Second, a "linguistic turn" in the social sciences has created a massive interdisciplinary approach to study all aspects of language-in-use. Through detailed focus on a wide range of discursive particulars, the orderly nature of all types of "texts" has been examined, including, for example, newspaper stories, television news, talk shows and presidential news conferences. There has emerged a significant body of research on narrative structures, lexical choices, the use of metaphor and rhetoric. The pioneering work of Teun van Dijk stands out in this line of enquiry, demonstrating that discourse analysis of ideology can be a rigorous, empirical and critical science filled with massive insight.

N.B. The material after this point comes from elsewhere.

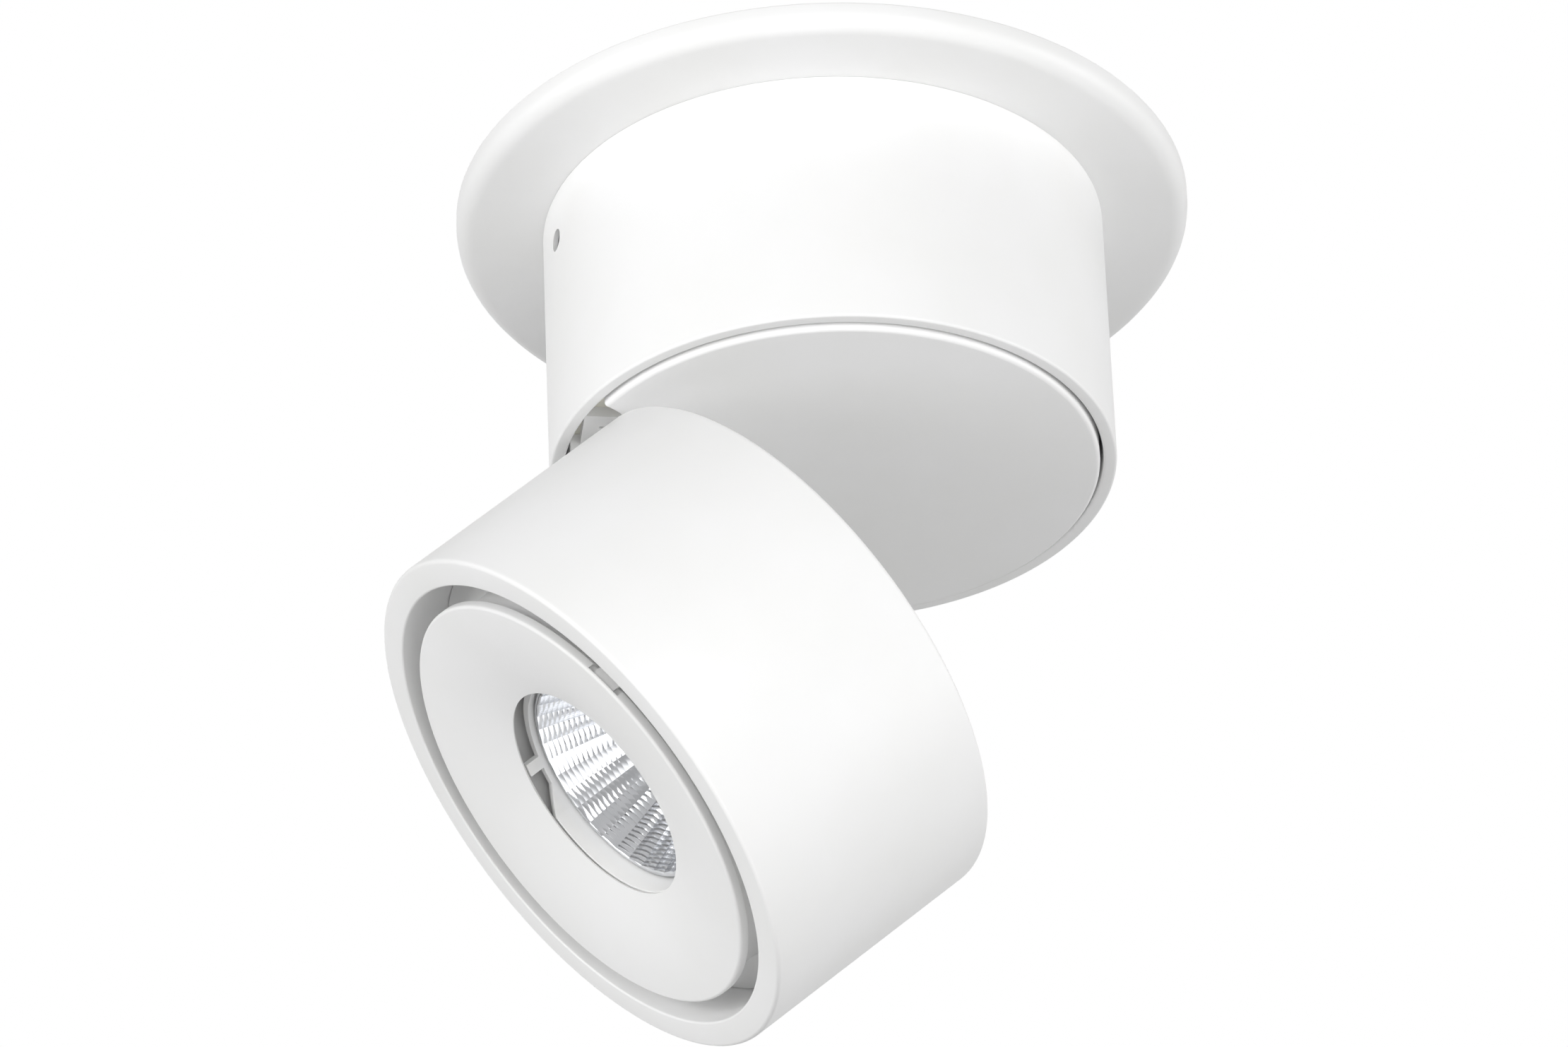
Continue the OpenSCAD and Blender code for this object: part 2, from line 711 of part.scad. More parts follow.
// Turned tube of the head, with the flat front ring and the heat sink's seat
module head_housing() color("white") tilted() difference() {
    union() {
        turned(concat(
            [[ring_r, z_front + edge_chamfer], [ring_r + edge_chamfer, z_front]],
            arc([body_r - head_edge, z_front + head_edge], head_edge, -90, 0),
            arc([body_r - head_edge, z_rear - head_edge], head_edge, 0, 90),
            [[head_in, z_rear], [head_in, z_seat], [ring_r, z_seat]]));
        spread(sink_screw_az, sink_screw_r) rod(sink_boss_r, z_seat - sink_boss_l, z_seat);
    }
    spread(sink_screw_az, sink_screw_r) rod(m3_r, z_seat - deep_in - hole_spare, z_seat + past);
    arm_slot();
}

// Cast plate with straight fins and posts for the rear cover
module heat_sink() color("whitesmoke") tilted() difference() {
    union() {
        rod(sink_r, z_seat, z_sink);
        intersection() {
            rod(fin_r, z_sink - bond, z_sink + fin_h);
            for (y = [-5 : 5]) translate([fin_start, y * fin_pitch - fin_t / 2, z_sink - bond])
                cube([2 * body_r, fin_t, fin_h]);
        }
        spread(rear_screw_az, rear_screw_r) rod(boss_r, z_sink - bond, z_cover);
    }
    spread(rear_screw_az, rear_screw_r) rod(m3_r, z_cover - deep_in - hole_spare, z_cover + past);
    spread(sink_screw_az, sink_screw_r) {
        rod(m3_r, z_seat - past, z_sink + past);
        rod(m3_head_r + clear, z_sink, z_sink + fin_h + past);
    }
    for (s = [-1, 1]) {
        rod(m3_r, z_sink - half_in - hole_spare, z_sink + past, [fork_screw_x, s * fork_screw_y]);
        rod(m3_r, z_seat - past, z_seat + half_in + hole_spare, [0, s * holder_screw_r]);
    }
    rod(lead_r + lead_room, z_seat - past, z_sink + past, sink_hole);
}

// Screws from the heat sink into the housing
module heat_sink_screws() color("silver") tilted() spread(sink_screw_az, sink_screw_r)
    translate([0, 0, z_sink]) pan_screw(sink_t + deep_in);

// Disc that closes the head's back, with vents over the fins
module rear_cover() color("white") tilted() difference() {
    rod(sink_r, z_cover, z_rear);
    for (y = [-2.5 : 2.5]) translate([vent_x, y * fin_pitch, 0])
        slot(vent_l, vent_w, z_cover - past, z_rear + past);
    spread(rear_screw_az, rear_screw_r) translate([0, 0, z_rear]) flat_hole(rear_t + past);
    arm_slot();
}

// Screws in the rear cover
module rear_cover_screws() color("silver") tilted() spread(rear_screw_az, rear_screw_r)
    translate([0, 0, z_rear]) flat_screw(rear_t + deep_in);

// Steel fork on the heat sink that holds the hinge pin
module hinge_bracket() color("silver") tilted() difference() {
    union() {
        translate([pin_x - cheek_out, -cheek_end, z_sink])
            cube([cheek_out + cheek_back + tongue_l, 2 * cheek_end, cheek_t]);
        for (s = [-1, 1])
            translate([pin_x - cheek_out, s * (cheek_y + cheek_t / 2) - cheek_t / 2, z_sink])
                cube([cheek_out + cheek_back, cheek_t, z_pin + eye_r - z_sink]);
    }
    on_pin() cylinder(r = pin_r + thread_fit, h = 2 * cheek_end + 2 * past, center = true);
    for (s = [-1, 1]) rod(m3_r, z_sink - past, z_sink + cheek_t + past, [fork_screw_x, s * fork_screw_y]);
}

// Screws through the fork's tongue
module hinge_bracket_screws() color("silver") tilted() for (s = [-1, 1])
    translate([fork_screw_x, s * fork_screw_y, z_sink + cheek_t]) pan_screw(cheek_t + half_in);

// Hollow pin with a head at one end
module hinge_pin() color("silver") tilted() on_pin() difference() {
    union() {
        translate([0, 0, -cheek_end - pin_end]) cylinder(r = pin_r, h = 2 * cheek_end + pin_end);
        translate([0, 0, cheek_end]) cylinder(r = pin_head_r, h = pin_head_t);
    }
    translate([0, 0, -cheek_end - pin_end - past]) cylinder(d = pin_bore_d, h = pin_end + cheek_end + past);
}

// Nut on the hinge pin
module hinge_nut() color("silver") tilted() on_pin() translate([0, 0, -cheek_end - pin_nut_t]) difference() {
    cylinder(r = pin_head_r, h = pin_nut_t, $fn = 6);
    translate([0, 0, -past]) cylinder(r = pin_r + thread_fit, h = pin_nut_t + 2 * past);
}

// Friction washers on both sides of the arm's eye
module hinge_washers() color("ivory") tilted() for (s = [-1, 1])
    on_pin() translate([0, 0, s * (cheek_y - washer_t / 2)]) difference() {
        cylinder(r = eye_r, h = washer_t, center = true);
        cylinder(r = pin_r + thread_fit, h = washer_t + 2 * past, center = true);
    }

// Ceramic board of the light source
module led_board() color("white") tilted() translate([-board_w / 2, -board_w / 2, z_seat - led_board_t])
    cube([board_w, board_w, led_board_t]);

// Yellow disc of the light source
module led_chip() color("gold") tilted()
    rod(chip_d / 2, z_seat - led_board_t - chip_t, z_seat - led_board_t);

// Moulded holder that clamps the board to the heat sink
module led_holder() color("white") tilted() difference() {
    rod(holder_r, z_seat - holder_t, z_seat);
    rod(holder_hole_r, z_seat - holder_t - past, z_seat + past);
    translate([0, 0, z_seat - led_board_t / 2])
        cube([board_w + 2 * slip_fit, board_w + 2 * slip_fit, led_board_t + 2 * bond], center = true);
    for (s = [-1, 1]) rod(m3_r, z_seat - holder_t - past, z_seat + past, [0, s * holder_screw_r]);
}

// Screws in the holder
module holder_screws() color("silver") tilted() for (s = [-1, 1])
    translate([0, s * holder_screw_r, z_seat - holder_t]) mirror([0, 0, 1]) pan_screw(holder_t + half_in);

// Lead from the hollow pin through the heat sink to the holder
module led_lead() color("dimgray") tilted() wire([
    [pin_x, lead_r, z_pin], [pin_x, cheek_end + deep_in, z_pin],
    [sink_hole[0] - deep_in, sink_hole[1], z_pin - half_in],
    [sink_hole[0], sink_hole[1], z_sink + half_in], [sink_hole[0], sink_hole[1], z_seat - half_in],
    [lead_end[0], lead_end[1], z_seat - half_in]], lead_r);

// Inner radius of the reflector, from its throat (0) to its mouth (1)
function bowl(t) = throat_r + (mouth_r - throat_r) * pow(t, flare);

// Depth of the reflector's wall behind the front, from its foot (0) to its mouth (1)
function bowl_depth(t) = foot_depth + (mouth_depth - foot_depth) * t;

// Rows of corners round the reflector's wall: radius, depth, and half a facet's turn on every other
// inner row
function reflector_rows() = concat(
    [for (i = [0 : facet_rows]) [bowl(i / facet_rows), bowl_depth(i / facet_rows), (i % 2) / 2]],
    [for (i = [facet_rows : -2 : 2]) [bowl(i / facet_rows) + reflector_t, bowl_depth(i / facet_rows), 0]],
    [[reflector_foot_r, foot_depth - reflector_foot_t, 0], [reflector_foot_r, foot_depth, 0]]);

// Metallised bowl with flat facets, and a foot on the holder
module reflector() color("lightgray") tilted() {
    n = facet_columns;
    rows = reflector_rows();
    polyhedron(
        [for (row = rows) for (j = [0 : n - 1]) let (a = 360 * (j + row[2]) / n)
            [row[0] * cos(a), row[0] * sin(a), z_front + row[1]]],
        [for (i = [0 : len(rows) - 1]) for (j = [0 : n - 1])
            let (k = (i + 1) % len(rows), s = rows[i][2] > rows[k][2] ? 1 : 0,
                 near = i * n + j, next = i * n + (j + 1) % n,
                 far = k * n + (j + s) % n, beyond = k * n + (j + s + 1) % n)
            each [[next, near, far], [next, far, beyond]]]);
}

// A wedge of space between two directions, used to cut windows
module wedge(a0, a1, r, z0, z1) translate([0, 0, z0]) linear_extrude(z1 - z0)
    polygon(concat([[0, 0]], [for (i = [0 : 4]) let (a = a0 + (a1 - a0) * i / 4) r * [cos(a), sin(a)]]));

// White ring that centres the reflector in the baffle, with windows on both sides of two ribs
module reflector_collar() color("white") tilted() difference() {
    z_top = z_front + dish_depth + hole_lip + seam;
    z_ring = z_front + mouth_depth - collar_ring;
    slant_y = hole_r * sin(slant_far - slant_near);
    ring(hole_r + collar_wall, hole_r, z_top, z_front + mouth_depth + collar_skirt);
    for (turn = [0, 180]) rotate(turn) {
        wedge(rib_az + rib_half, window_end, 2 * hole_r, z_top - past, z_ring);
        wedge(slant_near, rib_az - rib_half, 2 * hole_r, z_top - past, z_ring);
        rotate(slant_near) translate([hole_r - past, 0, 0]) rotate([90, 0, 90])
            linear_extrude(collar_wall + 3 * past)
                polygon([[bond, z_ring], [bond, z_top - past], [slant_y, z_top - past], [slant_y, z_top]]);
    }
}

// Depth of the baffle's face behind its outer edge
function dish(r) = dish_depth * pow((baffle_r - r) / (baffle_r - hole_r), dish_power);

// Dished ring round the light's opening. A skirt and a floor behind it close the groove round it,
// and a sleeve closes the space behind the collar's windows. Notches behind its edge and slits in
// the floor let the clips' tongues through.
module front_baffle() color("white") tilted() difference() {
    span = baffle_r - edge_chamfer - hole_r;
    back = pad_r - hole_r - lip_taper;
    floor_r = ring_r - run_gap;
    union() {
        turned(concat(
            [for (i = [0 : dish_steps]) let (r = hole_r + span * i / dish_steps) [r, z_front + dish(r)]],
            [[baffle_r, z_front + edge_chamfer], [baffle_r, z_front + pad_depth],
             [skirt_out, z_front + pad_depth], [skirt_out, z_groove], [floor_r, z_groove], [floor_r, z_skirt],
             [skirt_r, z_skirt], [skirt_r, z_front + pad_depth], [pad_r, z_front + pad_depth]],
            [for (i = [1 : dish_steps]) let (r = pad_r - back * i / dish_steps)
                [r, z_front + max(pad_depth, dish(r) + baffle_t)]],
            [[hole_r, z_front + dish(hole_r) + hole_lip]]));
        ring(sleeve_r + sleeve_t, sleeve_r, z_front + dish(sleeve_r) + baffle_t / 2, z_front + sleeve_l);
    }
    for (a = clip_az) rotate(a) {
        translate([tongue_x - notch_gap, -notch_w / 2, z_front + notch_lip])
            cube([baffle_r - tongue_x + past, notch_w, pad_depth - notch_lip + past]);
        translate([tongue_x - notch_gap, -tongue_w / 2 - notch_gap, z_groove - past])
            cube([clip_t + 2 * notch_gap, tongue_w + 2 * notch_gap, floor_t + 2 * past]);
    }
}

// White coated leaf springs that hold the baffle in the front ring, each with a tongue to pull it
// out by
module baffle_clips() color("white") tilted() {
    reach = sqrt(pow(ring_r - run_gap, 2) - pow(clip_w / 2, 2));
    for (a = clip_az) rotate(a) {
        translate([skirt_r, -clip_w / 2, z_skirt]) cube([reach - skirt_r, clip_w, clip_t]);
        translate([reach - clip_t, -clip_w / 2, z_skirt]) cube([clip_t, clip_w, clip_leg]);
        translate([tongue_x, -tongue_w / 2, z_front + notch_lip + notch_gap])
            cube([clip_t, tongue_w, z_skirt + clip_t - z_front - notch_lip - notch_gap]);
    }
}

ceiling_bracket();
cable_grommet();
earth_screw();
ceiling_flange();
drum_housing();
set_screws();
stop_pin();
driver_case();
driver_lid();
driver_board();
driver_screws();
terminal_block();
terminal_screws();
mains_leads();
output_lead();
rotor_base();
rotor_cover();
rotor_screws();
hollow_shaft();
shaft_screws();
thrust_washer();
wave_washer();
lock_nut();
hinge_arm();
hinge_arm_screws();
rotor_lead();
head_housing();
heat_sink();
heat_sink_screws();
rear_cover();
rear_cover_screws();
hinge_bracket();
hinge_bracket_screws();
hinge_pin();
hinge_nut();
hinge_washers();
led_board();
led_chip();
led_holder();
holder_screws();
led_lead();
reflector();
reflector_collar();
front_baffle();
baffle_clips();
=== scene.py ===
import math
import bmesh
import bpy
from mathutils import Matrix, Vector


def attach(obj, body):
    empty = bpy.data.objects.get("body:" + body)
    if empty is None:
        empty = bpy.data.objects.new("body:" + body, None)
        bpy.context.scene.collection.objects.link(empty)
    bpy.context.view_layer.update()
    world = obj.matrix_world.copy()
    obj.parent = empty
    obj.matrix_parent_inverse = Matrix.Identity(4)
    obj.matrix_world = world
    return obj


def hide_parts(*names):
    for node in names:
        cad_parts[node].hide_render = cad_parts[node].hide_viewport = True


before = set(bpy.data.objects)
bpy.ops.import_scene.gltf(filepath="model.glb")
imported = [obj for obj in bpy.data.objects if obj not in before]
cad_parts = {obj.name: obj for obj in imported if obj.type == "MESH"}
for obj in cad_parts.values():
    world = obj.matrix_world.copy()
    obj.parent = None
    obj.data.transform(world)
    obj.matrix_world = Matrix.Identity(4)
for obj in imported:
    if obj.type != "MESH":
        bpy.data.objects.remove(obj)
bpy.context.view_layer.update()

# The view: the light hangs from the ceiling and is seen from below and from the front, a little
# from the left, as the photograph shows it.
mm = 0.001
photo_width = 2220
focal_pixels = 14066
sensor_width = 36.0
aim = Vector((-9.0, 1.2, -65.3)) * mm
distance = 1743.7 * mm
heading, rise, roll = math.radians(-7.59), math.radians(32.12), math.radians(2.40)

camera = bpy.data.objects.new("camera", bpy.data.cameras.new("camera"))
bpy.context.scene.collection.objects.link(camera)
camera.data.sensor_width = sensor_width
camera.data.lens = focal_pixels / photo_width * sensor_width
turn = (Matrix.Rotation(heading, 4, "Z") @ Matrix.Rotation(math.pi / 2 + rise, 4, "X")
        @ Matrix.Rotation(-roll, 4, "Z"))
camera.matrix_world = Matrix.Translation(aim) @ turn @ Matrix.Translation((0, 0, distance))
bpy.context.scene.camera = camera
bpy.context.scene.view_settings.view_transform = "Standard"


# The room: a pale floor two metres below the ceiling, which throws soft light up on the undersides,
# and three soft boxes. The floor also has a painted glow, seen only by the camera and in gloss, which
# is brightest in a patch below the light and shows in the object as painted reflection. The world
# shows white behind the object. In the object's gloss its front half is greyer than its back half, as
# in a room with a white back wall.
def linear(code):
    """The linear colour of an sRGB hex code."""
    shares = [int(code[i:i + 2], 16) / 255 for i in (1, 3, 5)]
    return [s / 12.92 if s <= 0.04045 else ((s + 0.055) / 1.055) ** 2.4 for s in shares] + [1.0]


def add(tree, kind, inputs=(), **properties):
    """Adds a node, sets its properties, and sets its inputs to values or links them to outputs."""
    node = tree.nodes.new("ShaderNode" + kind)
    for name, value in properties.items():
        setattr(node, name, value)
    for name, value in dict(inputs).items():
        if isinstance(value, bpy.types.NodeSocket):
            tree.links.new(value, node.inputs[name])
        else:
            node.inputs[name].default_value = value
    return node


world_white = "#FFFFFF"
world_glow = 0.30
front_sheen, back_sheen = 0.60, 0.92
sheen_start, sheen_end = -0.3, 0.1
floor_paint = "#F0F0F0"
floor_level, floor_radius, floor_sides = -2000 * mm, 7000 * mm, 64
# Reach and strength of the floor's painted glow, which only the camera and gloss see.
glow_patch_reach = 1050 * mm
patch_glow, floor_glow = 1.3, 0.2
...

Finally, the study of how ideological messages are interpreted in the real world by ordinary people has drawn attention to the role of "interpretive schema". While ideological texts "intend" particular readings, that does not mean that "readers" (and audiences) have to walk away with those interpretations. A significant body of research in cultural and media studies has emerged examining process of "decoding" and audience reception. Moreover, we must look beyond the text-reader relation for other forms of resistance to ideological messages. For example, just because most of the audience for FOX News goes along with their messages, does not mean that resistance to those messages doesn't occur in other places in the culture.


Of course, further work is still needed on how ideologies work. Yet the interpretive approach to ideology-as-text has opened up important avenues of research. What is most important about ideologies is how they become accepted as "the way things actually are" by ordinary people, and this is a topic which still needs to be further examined. We need to explore the processes through which "interpretive schema" are acquired, reinforced and change through the lifecourse, for these frameworks guide our understandings of world.